Filtering non English character emails

Question

Hi All, 
 Recently we are getting inundated with emails containing Russian and Chinese characters. Is there anyway to filter these emails to quarantine via UTM 9 anti spam? 
 Thanks,

DouglasFoster · Answer

You should be able to do this with a regex. 
 I don't normally post non-Sophos links, but I found this resource which explains Unicode and Regex and the syntax differences between different Regex libraries. 
 https://www.regular-expressions.info/refflavors.html 
 I do not know what RegEx library is used on UTM. Mr Alfson or Mr.
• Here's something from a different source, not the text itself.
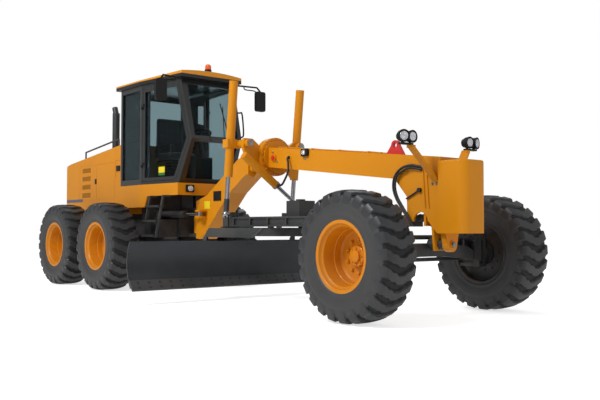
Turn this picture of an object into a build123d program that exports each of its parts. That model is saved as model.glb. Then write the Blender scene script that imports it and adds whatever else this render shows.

Jaydeep, can you answer that? 
 Recently I tried this Regex in one of my three spam filters. I think this particular syntax works all regex libraries.. 
 [\p{S}p{C}P{Latin}] 
 That is supposed to say: 
 
 Any symbol (heart, smiley, etc.) 
 Any control character. 
 Any non-Latin script 
 
 We actually disabled the rule because it was matching too much. In retrospect, I think the issue was that I was checking both Body and Subject, and the body has line feeds, so the control character match is not appropriate for the Body check. 
 For your purposes, [P{Latin}] should catch Russian and Chinese text (and Korean and Katakana, etc.)